Back on the main menu it now starts with a selection for what kind of puzzle you want (classic, match, or “experimental” (still need a better name for that one)) and then slides in new options for if you want levels, random, or to go back and pick a new puzzle type.

While I am still deciding what the buttons are to look like, I am happy with the layout I have now created.

So, Where am I?

Been a while since I last posted about my game. As such this post will be a catch up that assumes you have read none of my previous posts about my game.

So, what game am I making? I am making my take on a classic game: Lights Out. In the game you have a 5X5 grid of lights with some number of those lights turned on. Your objective is to turn them all off (as the name suggests), the cavate is that if you press one of the lights the lights adjacent to it also toggle on/off. This creates a puzzle for the player to solve. It took me a bit to figure out the background logistics of how to make this work in Unity (that “Right way to do it” mind set I had getting in the way here and there) but eventually I got the basic game working.

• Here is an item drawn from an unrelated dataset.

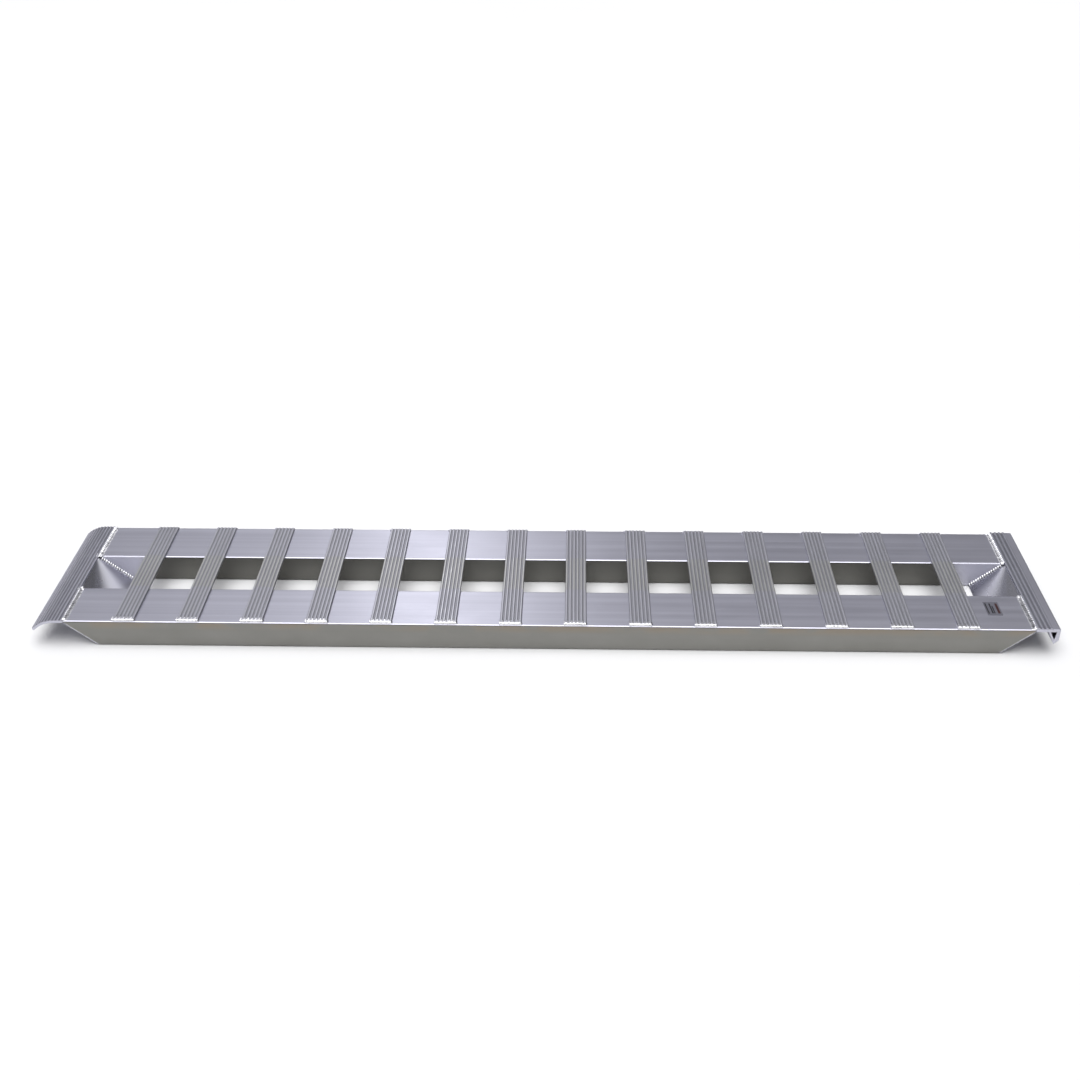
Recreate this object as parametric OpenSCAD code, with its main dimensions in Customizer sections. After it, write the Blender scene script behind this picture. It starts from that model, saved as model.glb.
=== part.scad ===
// Hook-end loading ramp: two hollow rails tied together by ribbed rungs, with a
// curved approach lip at one end and a hook bar at the other, all welded up.
// Millimetres, +Z up, +X from the lip to the hook. The origin is under the middle
// of the ramp, on the ground that the flat undersides of the rails rest on.

/* [Deck] */
// Overall length, from the tip of the lip to the nose of the hook
overall_length = 2142; // [2120:1:2500]
// Width over both rails
deck_width = 381; // [340:1:440]
// Number of rungs
rung_count = 14; // [8:1:14]
// Spacing of the rungs, centre to centre
rung_pitch = 135.3; // [100:0.1:136]
// First rung's centre, measured from the inner edge of the lip
first_rung = 128.5; // [120:0.5:140]

/* [Rails] */
// Width of one rail
rail_width = 127; // [100:1:140]
// Height of one rail
rail_height = 60.3; // [54:0.1:70]
// Wall thickness of a rail
rail_wall = 3.2; // [2.5:0.1:5]
// Outside corner radius of a rail
rail_corner = 3.6; // [3:0.1:6]
// Slope of both rail ends, from the ground
end_slope = 40; // [38:0.5:44]

/* [Rungs] */
// Width of a rung along the ramp
rung_width = 45; // [42:0.5:48]
// Thickness of a rung under its ridges
rung_base = 3.9; // [3:0.1:6]
// Height of a rung's tread ridges
rung_ridge_height = 1.6; // [1:0.1:2.5]
// Number of ridges on a rung
rung_ridges = 6; // [5:1:6]
// Distance from a rung's end to the outer face of the rail
rung_inset = 5.5; // [5.5:0.5:10]

/* [Approach lip] */
// Level reach of the lip, from its inner edge to its tip
lip_reach = 68.3; // [62:0.1:72]
// Flat stretch before the lip curves down
lip_flat = 19; // [15:0.5:24]
// Radius of the lip's upper surface
lip_radius = 68.5; // [66:0.5:90]
// Thickness of the lip under its ridges
lip_thickness = 6; // [5:0.1:7]
// Height of the lip's upper surface over the rail tops
lip_rise = 1.2; // [1:0.1:3]
// Number of ridges on the lip
lip_ridges = 10; // [8:1:11]

/* [Hook bar] */
// Length of the hook bar along the ramp
hook_length = 49.2; // [46:0.1:56]
// Thickness of the hook bar's top plate under its ridges
hook_thickness = 7.5; // [7:0.1:9]
// Height of the hook bar's top over the rail tops
hook_rise = 2.8; // [2:0.1:3.3]
// Depth of the hook's tooth below the rail tops
tooth_depth = 34.7; // [30:0.1:40]
// Width of the tooth where it meets the top plate
tooth_root = 24.2; // [23:0.1:26]
// Number of ridges on the hook bar
hook_ridges = 4; // [3:1:4]

/* [End plates and label] */
// Thickness of the sloped end plates
plate_thickness = 4; // [3:0.1:6]
// Distance from an end plate's side edge to the outer face of the rail
plate_inset = 1.4; // [1:0.1:3]
// Length of the rating label along the ramp
label_length = 31.5; // [20:0.5:40]
// Width of the rating label across the ramp
label_width = 49.5; // [30:0.5:60]

/* [Hidden] */
$fn = 48;

half_length = overall_length / 2;
half_width = deck_width / 2;
gap_half = half_width - rail_width;
rail_y = half_width - rail_width / 2;
lip_edge_x = -half_length + lip_reach;
hook_edge_x = half_length - hook_length;

// Each rail end slopes up and out from its foot on the ground until it is under
// the inner edge of the lip or hook bar, then stands upright against that edge.
// The end plates lie on the slopes, with their tops under the lip and hook bar.
slope_lap = 2;
lip_under = rail_height + lip_rise - lip_thickness;
hook_under = rail_height + hook_rise - hook_thickness;
lip_foot_x = lip_edge_x + slope_lap + lip_under / tan(end_slope);
hook_foot_x = hook_edge_x - slope_lap - hook_under / tan(end_slope);
plate_run = plate_thickness / sin(end_slope);
plate_toe = 2;

// Tread ridges: base width, crest width and height
rung_ridge = [5.5, 3.5, rung_ridge_height];
lip_ridge = [4.9, 3, 1.4];
hook_ridge = [5.6, 3.4, 2];
hook_ridge_step = 9.1;
rung_ridge_step = (rung_width - rung_ridge[0]) / (rung_ridges - 1);

lip_tip_radius = lip_thickness / 2;
lip_sweep = asin((lip_reach - lip_flat - lip_tip_radius) / (lip_radius - lip_tip_radius));
lip_top_length = lip_flat + lip_radius * lip_sweep * PI / 180;
lip_ridge_step = (lip_top_length - lip_ridge[0]) / (lip_ridges - 1);

nose_radius = 2;
nose_bevel = 9.6;

// Walls round the tooth's hollow: inner face, nose, toe, and the lean of the nose wall
inner_wall = 4.5;
nose_wall = 7.3;
toe_wall = 10.8;
nose_lean = 2.4;

// Fillet welds: how far each one spreads and how high it climbs; the plates' outer
// runs fill this share of the recess beside the plate
rung_bead = [4.9, 4.6];
lip_bead = [9, 2.2];
hook_bead = [9.5, 3.2];
plate_bead = 5.5;
recess_fill = 0.8;
bead_end_gap = 1;
skirt = 3;

label_x = hook_edge_x - 70.5;
label_y = -half_width + 77.4;
label_thickness = 0.3;

function rung_name(i) = str("rung_", i < 10 ? "0" : "", i);
function rung_x(i) = lip_edge_x + first_rung + (i - 1) * rung_pitch;

// Four corners of a tread ridge whose middle is at x, from its low side up and over
function ridge_points(x, ridge) = [
    [x - ridge[0] / 2, 0],
    [x - ridge[1] / 2, ridge[2]],
    [x + ridge[1] / 2, ridge[2]],
    [x + ridge[0] / 2, 0]
];

// Place on the lip, s along its upper surface from the inner edge and h above it
function lip_place(s, h) =
    let (turn = max(0, s - lip_flat) / lip_radius * 180 / PI)
    [
        -min(s, lip_flat) - (lip_radius + h) * sin(turn),
        lip_rise - lip_radius + (lip_radius + h) * cos(turn)
    ];

// Turns an outline in X and Z into a bar of this width lying across the ramp
module across(width) {
    translate([0, width / 2, 0])
        rotate([90, 0, 0])
            linear_extrude(height = width)
                children();
}

// Turns an outline in Y and Z into a bar of this length along the ramp
module along(length) {
    translate([-length / 2, 0, 0])
        rotate([90, 0, 90])
            linear_extrude(height = length)
                children();
}

// Puts a shape at the foot of a sloped end, with its +X pointing out of the ramp
module at_lip_foot() {
    translate([lip_foot_x, 0, 0]) mirror([1, 0, 0]) children();
}

module at_hook_foot() {
    translate([hook_foot_x, 0, 0]) children();
}

module rounded_section(width, height, radius) {
    translate([-width / 2 + radius, 0]) square([width - 2 * radius, height]);
    translate([-width / 2, radius]) square([width, height - 2 * radius]);
    for (x = [-1, 1], y = [radius, height - radius])
        translate([x * (width / 2 - radius), y]) circle(radius);
}

// Outside of one rail before its ends are cut; side is 1 for left, -1 for right
module rail_bar(side) {
    translate([0, side * rail_y, 0])
        along(overall_length)
            rounded_section(rail_width, rail_height, rail_corner);
}

module rail_side_view() {
    lip_top = (lip_foot_x - lip_edge_x) * tan(end_slope);
    hook_top = (hook_edge_x - hook_foot_x) * tan(end_slope);
    polygon([
        [lip_foot_x, 0],
        [hook_foot_x, 0],
        [hook_edge_x, hook_top],
        [hook_edge_x, rail_height],
        [lip_edge_x, rail_height],
        [lip_edge_x, lip_top]
    ]);
}

module rail(side) {
    color([0.74, 0.74, 0.77])
        intersection() {
            difference() {
                rail_bar(side);
                translate([0, side * rail_y, 0])
                    along(overall_length + 2)
                        translate([-rail_width / 2 + rail_wall, rail_wall])
                            square([rail_width - 2 * rail_wall, rail_height - 2 * rail_wall]);
            }
            across(deck_width) rail_side_view();
        }
}

module rung(i) {
    first = -(rung_width - rung_ridge[0]) / 2;
    tops = [
        for (k = [0 : rung_ridges - 1], p = ridge_points(first + k * rung_ridge_step, rung_ridge))
            [p[0], rung_base + p[1]]
    ];
    color([0.62, 0.62, 0.64])
        translate([rung_x(i), 0, rail_height])
            across(deck_width - 2 * rung_inset)
                polygon(concat([[rung_width / 2, 0], [-rung_width / 2, 0]], tops));
}

module approach_lip() {
    tops = [
        for (k = [0 : lip_ridges - 1], p = ridge_points(lip_ridge[0] / 2 + k * lip_ridge_step, lip_ridge))
            lip_place(p[0], p[1])
    ];
    tip_middle = lip_place(lip_top_length, -lip_tip_radius);
    tip = [
        for (t = [15 : 15 : 165])
            tip_middle + lip_tip_radius * [-sin(t + lip_sweep), cos(t + lip_sweep)]
    ];
    steps = 14;
    underside = [
        for (k = [steps : -1 : 0])
            lip_place(lip_flat + k / steps * (lip_top_length - lip_flat), -lip_thickness)
    ];
    color([0.6, 0.6, 0.63])
        translate([lip_edge_x, 0, rail_height])
            across(deck_width)
                polygon(concat(tops, tip, underside, [[0, lip_rise - lip_thickness]]));
}

// The hook bar's outline starts at its inner edge: ridged top plate, rounded nose,
// bevelled toe, and the tooth's sloped inner face. The tooth is hollow.
module hook_bar() {
    under = hook_rise - hook_thickness;
    tops = [
        for (k = [0 : hook_ridges - 1], p = ridge_points(hook_ridge[0] / 2 + k * hook_ridge_step, hook_ridge))
            [p[0], hook_rise + p[1]]
    ];
    nose = [
        for (t = [90 : -15 : 0])
            [hook_length - nose_radius, hook_rise - nose_radius] + nose_radius * [cos(t), sin(t)]
    ];
    color([0.6, 0.6, 0.63])
        translate([hook_edge_x, 0, rail_height])
            across(deck_width)
                difference() {
                    polygon(concat([[0, under]], tops, nose, [
                        [hook_length, -tooth_depth + nose_bevel],
                        [hook_length - nose_bevel, -tooth_depth],
                        [hook_length - tooth_root, under]
                    ]));
                    polygon([
                        [hook_length - tooth_root + inner_wall, under],
                        [hook_length - nose_wall, under],
                        [hook_length - nose_wall - nose_lean, -tooth_depth + toe_wall]
                    ]);
                }
}

// Side view of an end plate whose top is cut level at this height
module plate_side_view(under) {
    edge = slope_lap + under / tan(end_slope);
    polygon([
        [plate_toe, 0],
        [plate_run, 0],
        [under / tan(end_slope) + plate_run, under],
        [edge, under],
        [edge, edge * tan(end_slope)],
        [plate_toe, plate_toe * tan(end_slope)]
    ]);
}

module end_plate(under) {
    color([0.7, 0.7, 0.73])
        across(deck_width - 2 * plate_inset)
            plate_side_view(under);
}

// Quarter-oval fillet with a skirt below it that follows whatever it is cut by
module fillet_outline(legs) {
    polygon(concat(
        [[0, -skirt], [legs[0], -skirt]],
        [for (t = [0 : 15 : 90]) [legs[0] * cos(t), legs[1] * sin(t)]]
    ));
}

module rung_welds(side) {
    color([0.85, 0.85, 0.87])
        for (i = [1 : rung_count])
            difference() {
                translate([rung_x(i), side * (half_width - rung_inset), rail_height])
                    rotate([0, 0, side > 0 ? 0 : 180])
                        along(rung_width)
                            fillet_outline(rung_bead);
                rail_bar(side);
            }
}

// One bead on each rail, filling in from the edge of the lip or hook bar
module edge_welds(legs) {
    for (side = [-1, 1])
        difference() {
            translate([0, side * rail_y, rail_height])
                across(rail_width - 2 * bead_end_gap)
                    fillet_outline(legs);
            translate([-lip_edge_x, 0, 0]) rail_bar(side);
        }
}

module lip_welds() {
    color([0.85, 0.85, 0.87])
        translate([lip_edge_x, 0, 0]) edge_welds(lip_bead);
}

module hook_welds() {
    color([0.85, 0.85, 0.87])
        translate([hook_edge_x, 0, 0]) mirror([1, 0, 0]) edge_welds(hook_bead);
}

// Beads of one end plate: a fillet up each rail's inner face in the gap, and a thin
// run in the recess between each rail's outer face and the plate's side edge.
module plate_welds(under) {
    low = plate_toe * tan(end_slope);
    color([0.85, 0.85, 0.87])
        for (side = [-1, 1]) {
            intersection() {
                translate([0, side * gap_half, 0])
                    rotate([0, 90 - end_slope, 0])
                        linear_extrude(height = 2 * under)
                            polygon([[0, 0], [-plate_bead, 0], [0, -side * plate_bead]]);
                translate([-half_width, -half_width, low])
                    cube([deck_width, deck_width, under - low]);
            }
            translate([0, side * (half_width - plate_inset / 2), 0])
                across(plate_inset * recess_fill)
                    polygon([
                        [low / tan(end_slope), low],
                        [low / tan(end_slope) + plate_run / 2, low],
                        [under / tan(end_slope) + plate_run / 2, under],
                        [under / tan(end_slope), under]
                    ]);
        }
}

module rating_label() {
    color([0.5, 0.5, 0.53])
        translate([label_x - label_length / 2, label_y - label_width / 2, rail_height])
            cube([label_length, label_width, label_thickness]);
}

rail(1);  // left_rail
rail(-1);  // right_rail
for (i = [1 : rung_count]) {
    rung(i);
}
approach_lip();
hook_bar();
at_lip_foot() end_plate(lip_under);  // lip_end_plate
at_hook_foot() end_plate(hook_under);  // hook_end_plate
rung_welds(1);  // left_rung_welds
rung_welds(-1);  // right_rung_welds
lip_welds();
hook_welds();
at_lip_foot() plate_welds(lip_under);  // lip_plate_welds
at_hook_foot() plate_welds(hook_under);  // hook_plate_welds
rating_label();
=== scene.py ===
"""A straight welded aluminium loading ramp with a curved lip and a hook, in a small studio."""

import math
import random

import bmesh
import bpy
from mathutils import Matrix, Vector


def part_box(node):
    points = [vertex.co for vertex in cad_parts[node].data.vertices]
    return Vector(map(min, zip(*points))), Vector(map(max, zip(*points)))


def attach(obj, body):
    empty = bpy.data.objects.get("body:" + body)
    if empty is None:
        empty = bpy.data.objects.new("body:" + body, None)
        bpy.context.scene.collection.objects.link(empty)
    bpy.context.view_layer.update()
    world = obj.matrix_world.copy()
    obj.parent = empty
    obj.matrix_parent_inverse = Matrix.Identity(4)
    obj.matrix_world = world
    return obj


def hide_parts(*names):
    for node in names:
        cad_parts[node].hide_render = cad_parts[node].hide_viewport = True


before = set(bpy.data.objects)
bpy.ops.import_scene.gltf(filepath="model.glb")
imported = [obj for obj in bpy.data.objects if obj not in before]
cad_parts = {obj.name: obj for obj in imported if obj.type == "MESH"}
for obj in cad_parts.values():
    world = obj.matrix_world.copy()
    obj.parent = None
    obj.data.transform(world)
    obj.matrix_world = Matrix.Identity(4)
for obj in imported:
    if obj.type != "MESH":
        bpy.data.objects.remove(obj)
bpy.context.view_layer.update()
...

That is when I started making my takes on the game. The first alt version I call match pattern. In this mode rather than trying to turn out all the lights you are trying to match a given pattern of lights. The second alt version adds a different dimension. In the basic and match pattern game the lights only have an on and off state, in this new version the lights have an off and 3 on modes with the objective still being to turn them all off.

So far we have 3 versions of this puzzle game, but where are the puzzles? Now, I could (and sometimes do) hand make these puzzles, but instead I created a program to create these puzzles for me, basically by working backwards. The program starts with a blank grid (or a completely randomized one if creating a match pattern) and simulating moves until it reaches the number of target moves desired. Using this I both created 100+ puzzles to progress through for each mode and a randomized version for each mode.

Since creating all of this I played with creating a tutorial (but have currently put it on the back burner as the game feels self explanatory enough) and several passes on the UI elements. Now I am working on the visual design and figuring out how to get the game published to the Apple and Android stores (and pc if it is viable).

Returning to Posting

Okay, here we are again. THIS time I am going to try something a little new, at least to me. In the past I have tried to set myself a strict schedule and stick to it, but as with many strict things such a schedule was brittle and once broken was hard to keep going. I have come to realize (from similar experiences in other things) that part of this is my having preconceived notions of “how this is supposed to be done”. And if I couldn’t do them that way I must be failing and better to run away.

But then, when talking to someone about one of those similar activities, I said “Wait… I can do that?!” because it had honestly not occurred to me that I could change the schedule of when an event should take place. In my mind it always took place at a specific time, and to deviate from that was to do it wrong. But now with this new understanding I can be much loser about things.

Long story short: hopefully this time I will have made the changes I need to so that I can actually keep posting here. The main two being this: one I am going to post about work on Fridays and two I will also allow myself to post whenever I want about whatever I want if I feel like it.